SHORT EXERCISE:
Check every line of the data below for the string "with", and copy the ones that hold it.

(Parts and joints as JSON)
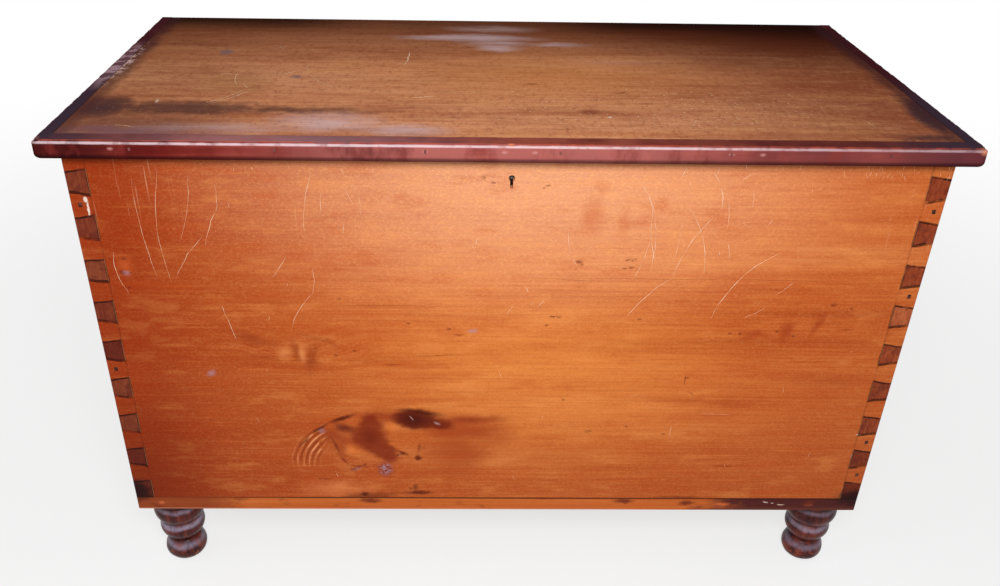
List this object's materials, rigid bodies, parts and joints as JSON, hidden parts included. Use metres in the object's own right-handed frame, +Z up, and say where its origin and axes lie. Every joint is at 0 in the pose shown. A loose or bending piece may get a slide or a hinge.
{
  "type": "sugar chest",
  "caption": "Low dovetailed wooden chest on turned feet, with a hinged lid, moulded lid edges, a divided inside and an iron lock.",
  "frame": {"origin": "on the floor under the middle of the whole chest, hinge barrels included", "axes": "+X to the chest's right as seen from the front, -Y towards its front, +Z up"},
  "size_m": [1.009, 0.5034, 0.647],
  "materials": {
    "case_front": "satin",
    "case_end": "satin",
    "secondary_wood": "matte",
    "foot_wood": "gloss",
    "lid_wood": "satin",
    "strip_wood": "satin",
    "nail_iron": "matte",
    "hinge_iron": "matte",
    "lock_iron": "satin"
  },
  "bodies": {
    "case": {"front_board": "case_front", "back_board": "secondary_wood", "left_side_board": "case_end", "right_side_board": "case_end", "bottom_board_front": "secondary_wood", "bottom_board_back": "secondary_wood", "bin_divider": "secondary_wood", "foot_wedges": "secondary_wood", "feet": "foot_wood", "bottom_nails": "nail_iron", "corner_nails": "nail_iron", "hinge_left_case_leaf": "hinge_iron", "hinge_left_pin": "hinge_iron", "hinge_right_case_leaf": "hinge_iron", "hinge_right_pin": "hinge_iron", "hinge_case_screws": "hinge_iron", "lock_plate": "lock_iron", "lock_cap": "lock_iron", "lock_key_post": "lock_iron", "lock_bolt_studs": "lock_iron", "lock_spring": "lock_iron", "lock_screws": "lock_iron"},
    "lid": {"lid_board": "lid_wood", "lid_front_strip": "strip_wood", "lid_left_strip": "strip_wood", "lid_right_strip": "strip_wood", "lid_strip_nails": "nail_iron", "hinge_left_lid_leaf": "hinge_iron", "hinge_right_lid_leaf": "hinge_iron", "hinge_lid_screws": "hinge_iron", "lock_strike": "lock_iron", "strike_screws": "lock_iron"},
    "bolt": {"lock_bolt": "lock_iron"}
  },
  "joints": [
    {"name": "lid_hinge", "type": "hinge", "parent": "case", "child": "lid", "pos_m": [0, 0.24775, 0.625], "axis": [-1, 0, 0], "range_deg": [0, 105]},
    {"name": "lock_bolt_slide", "type": "slide", "parent": "case", "child": "bolt", "axis": [1, 0, 0], "range_m": [0, 0.007]}
  ]
}
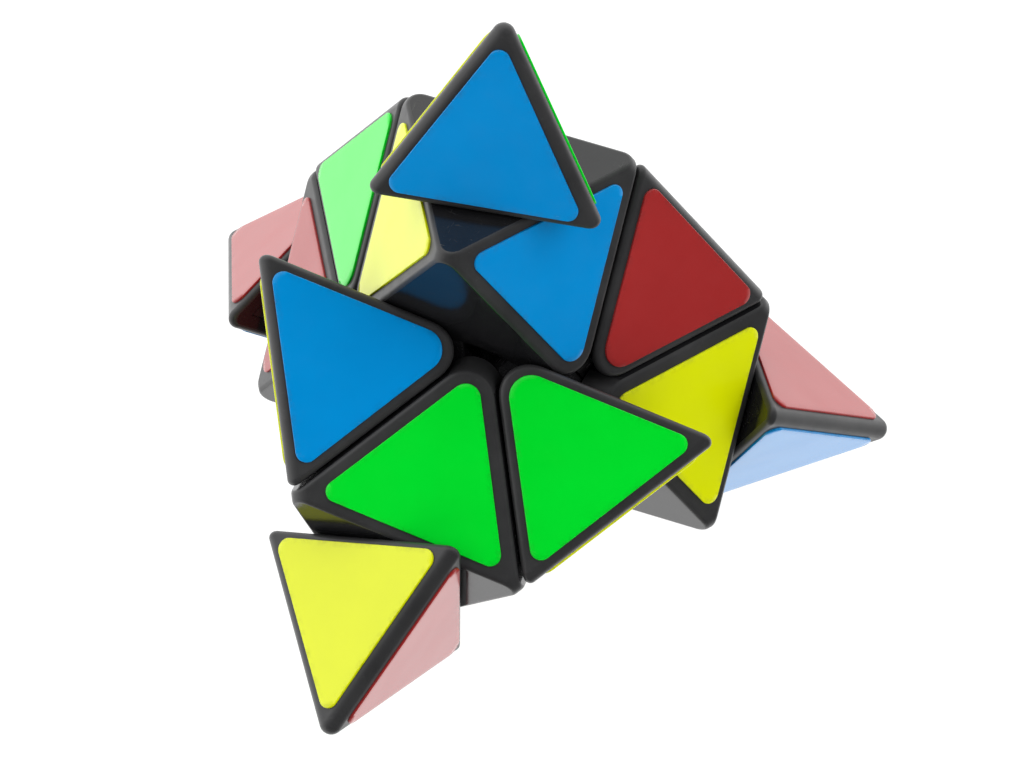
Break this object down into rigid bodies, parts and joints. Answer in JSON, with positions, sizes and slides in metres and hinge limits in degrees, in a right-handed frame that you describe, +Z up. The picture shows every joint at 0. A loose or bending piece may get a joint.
{
  "type": "pyramid twisty puzzle",
  "caption": "Black pyramid twisty puzzle with coloured stickers, shown part way through a turn; a corner layer and all the tips turn on a hidden spring-loaded core.",
  "frame": {"origin": "middle of the outline of the puzzle as it stands, on the surface it stands on; the centre that every turn axis passes through is 30.42 mm above the origin, at x 4.45 and y 9.29 mm", "axes": "+Z up, away from the surface that the three lowest corners stand on; the top corner's axis leans 18.2 degrees from +Z; -Y is the front, where the turned layer is; +X is to the right of the viewer in the picture"},
  "size_m": [0.0894, 0.0814, 0.0842],
  "materials": {
    "shell_plastic": "satin black moulded ABS",
    "inner_plastic": "smooth black moulded ABS, lightly greased",
    "steel": "bright zinc-plated steel",
    "sticker_blue": "glossy blue vinyl",
    "sticker_green": "glossy green vinyl",
    "sticker_yellow": "glossy lemon yellow vinyl",
    "sticker_red": "glossy red vinyl"
  },
  "bodies": {
    "core": {"core_spider": "inner_plastic", "core_screws": "steel", "core_springs": "steel", "core_washers": "steel", "top_axial_foot": "inner_plastic", "right_axial_foot": "inner_plastic", "left_axial_foot": "inner_plastic", "top_axial_shell": "shell_plastic", "right_axial_shell": "shell_plastic", "left_axial_shell": "shell_plastic", "top_right_edge_foot": "inner_plastic", "top_left_edge_foot": "inner_plastic", "right_left_edge_foot": "inner_plastic", "top_right_edge_shell": "shell_plastic", "top_left_edge_shell": "shell_plastic", "right_left_edge_shell": "shell_plastic", "core_stickers_blue": "sticker_blue", "core_stickers_green": "sticker_green", "core_stickers_yellow": "sticker_yellow", "core_stickers_red": "sticker_red"},
    "front_layer": {"front_axial_foot": "inner_plastic", "front_axial_shell": "shell_plastic", "front_top_edge_foot": "inner_plastic", "front_right_edge_foot": "inner_plastic", "front_left_edge_foot": "inner_plastic", "front_top_edge_shell": "shell_plastic", "front_right_edge_shell": "shell_plastic", "front_left_edge_shell": "shell_plastic", "layer_stickers_blue": "sticker_blue", "layer_stickers_green": "sticker_green", "layer_stickers_yellow": "sticker_yellow", "layer_stickers_red": "sticker_red"},
    "front_tip": {"front_tip_base": "inner_plastic", "front_tip_cap": "shell_plastic", "front_tip_screw": "steel", "front_tip_sticker_yellow": "sticker_yellow", "front_tip_sticker_green": "sticker_green", "front_tip_sticker_red": "sticker_red"},
    "top_tip": {"top_tip_base": "inner_plastic", "top_tip_cap": "shell_plastic", "top_tip_screw": "steel", "top_tip_sticker_blue": "sticker_blue", "top_tip_sticker_yellow": "sticker_yellow", "top_tip_sticker_green": "sticker_green"},
    "right_tip": {"right_tip_base": "inner_plastic", "right_tip_cap": "shell_plastic", "right_tip_screw": "steel", "right_tip_sticker_blue": "sticker_blue", "right_tip_sticker_yellow": "sticker_yellow", "right_tip_sticker_red": "sticker_red"},
    "left_tip": {"left_tip_base": "inner_plastic", "left_tip_cap": "shell_plastic", "left_tip_screw": "steel", "left_tip_sticker_red": "sticker_red", "left_tip_sticker_blue": "sticker_blue", "left_tip_sticker_green": "sticker_green"}
  },
  "joints": [
    {"name": "front_layer_turn", "type": "hinge", "parent": "core", "child": "front_layer", "pos_m": [0.00445, 0.00929, 0.03042], "axis": [-0.1111, -0.8805, -0.4609], "continuous": true},
    {"name": "front_tip_turn", "type": "hinge", "parent": "front_layer", "child": "front_tip", "pos_m": [0.00445, 0.00929, 0.03042], "axis": [-0.1111, -0.8805, -0.4609], "continuous": true},
    {"name": "top_tip_turn", "type": "hinge", "parent": "core", "child": "top_tip", "pos_m": [0.00445, 0.00929, 0.03042], "axis": [0.2727, -0.153, 0.9498], "continuous": true},
    {"name": "right_tip_turn", "type": "hinge", "parent": "core", "child": "right_tip", "pos_m": [0.00445, 0.00929, 0.03042], "axis": [0.7045, 0.5342, -0.4671], "continuous": true},
    {"name": "left_tip_turn", "type": "hinge", "parent": "core", "child": "left_tip", "pos_m": [0.00445, 0.00929, 0.03042], "axis": [-0.8662, 0.4993, -0.0218], "continuous": true}
  ]
}
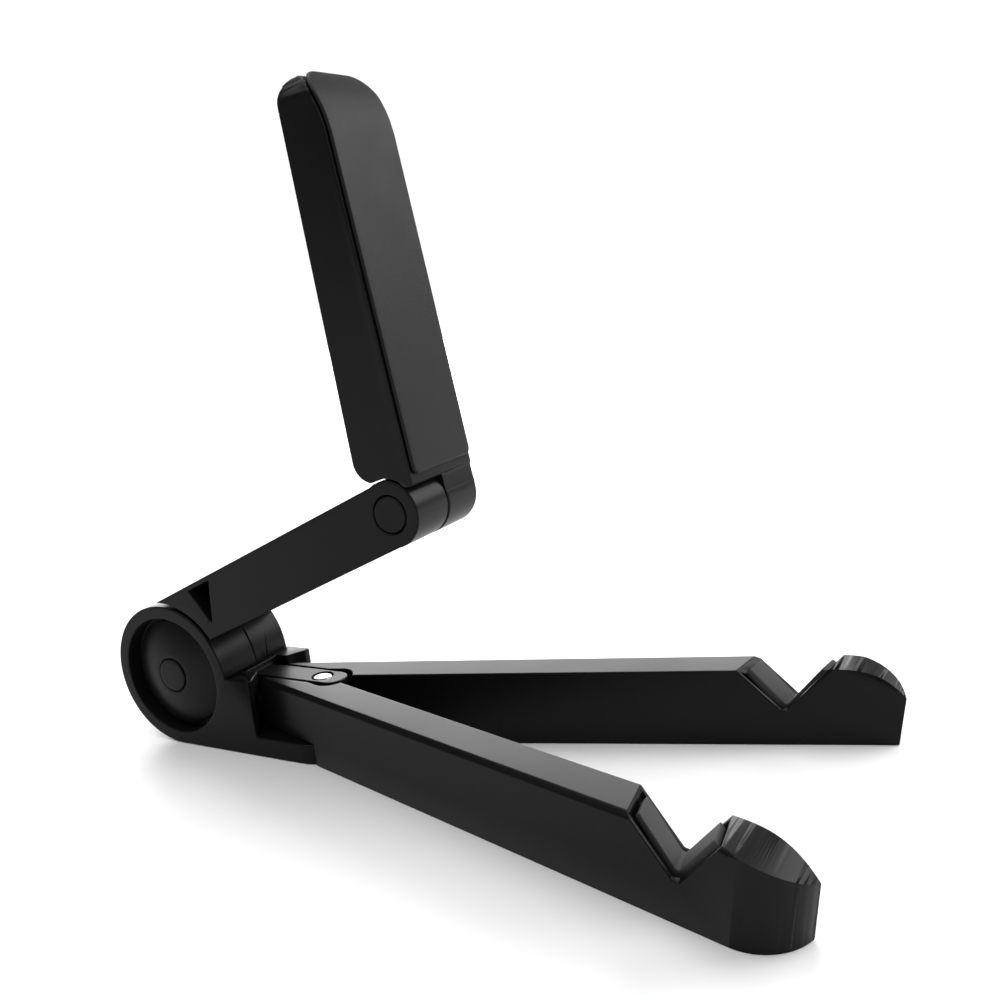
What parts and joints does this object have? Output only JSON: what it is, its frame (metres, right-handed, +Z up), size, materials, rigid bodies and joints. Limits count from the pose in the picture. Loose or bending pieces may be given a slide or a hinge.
{
  "type": "folding phone and tablet stand",
  "caption": "Folding stand whose spreading legs have notches for the lower edge of a phone or tablet, and whose jointed arm props its back.",
  "frame": {"origin": "on the leg pivot's axis, at the resting plane", "axes": "+Z up, -Y from the hub towards the notched leg tips, +X to the right when looking along +Y from the leg tips to the hub; the arm's shoulder and elbow axes run along X"},
  "size_m": [0.0914, 0.1933, 0.1577],
  "materials": {
    "shell": "satin moulded",
    "cover": "satin moulded",
    "grip_rubber": "matte",
    "pad_rubber": "matte",
    "steel": "nickel plated"
  },
  "bodies": {
    "base": {"hub_body": "shell", "shoulder_cover_left": "cover", "shoulder_button_left": "cover", "leg_pin": "steel", "leg_pin_washer": "steel", "hub_foot": "grip_rubber", "shoulder_bolt": "steel", "shoulder_washer": "steel", "shoulder_friction_disc": "steel"},
    "left_leg": {"leg_left": "shell", "notch_pad_left": "grip_rubber", "leg_foot_left": "grip_rubber"},
    "right_leg": {"leg_right": "shell", "notch_pad_right": "grip_rubber", "leg_foot_right": "grip_rubber"},
    "lower_link": {"lower_arm": "shell", "shoulder_cover_right": "cover", "shoulder_button_right": "cover", "shoulder_spring_washer": "steel", "shoulder_nut": "steel", "elbow_bolt": "steel", "elbow_washer": "steel", "elbow_cap_left": "cover"},
    "upper_link": {"upper_arm": "shell", "pad_carrier": "cover", "rest_pad": "pad_rubber", "elbow_spring_washer": "steel", "elbow_nut": "steel", "elbow_cap_right": "cover"}
  },
  "joints": [
    {"name": "left_leg_spread", "type": "hinge", "parent": "base", "child": "left_leg", "pos_m": [0, 0, 0.0095], "axis": [0, 0, 1], "range_deg": [0, 15.5]},
    {"name": "right_leg_spread", "type": "hinge", "parent": "base", "child": "right_leg", "pos_m": [0, 0, 0.0095], "axis": [0, 0, -1], "range_deg": [0, 15.5]},
    {"name": "shoulder", "type": "hinge", "parent": "base", "child": "lower_link", "pos_m": [0, 0.0407, 0.019], "axis": [-1, 0, 0], "range_deg": [-22.5, 80]},
    {"name": "elbow", "type": "hinge", "parent": "lower_link", "child": "upper_link", "pos_m": [0, -0.037, 0.06429], "axis": [-1, 0, 0], "range_deg": [-75, 11]}
  ]
}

SOLUTION:
  "caption": "Low dovetailed wooden chest on turned feet, with a hinged lid, moulded lid edges, a divided inside and an iron lock.",
Break this object down into rigid bodies, parts and joints. Answer in JSON, with positions, sizes and slides in metres and hinge limits in degrees, in a right-handed frame that you describe, +Z up. The picture shows every joint at 0. A loose or bending piece may get a joint.
  "caption": "Black pyramid twisty puzzle with coloured stickers, shown part way through a turn; a corner layer and all the tips turn on a hidden spring-loaded core.",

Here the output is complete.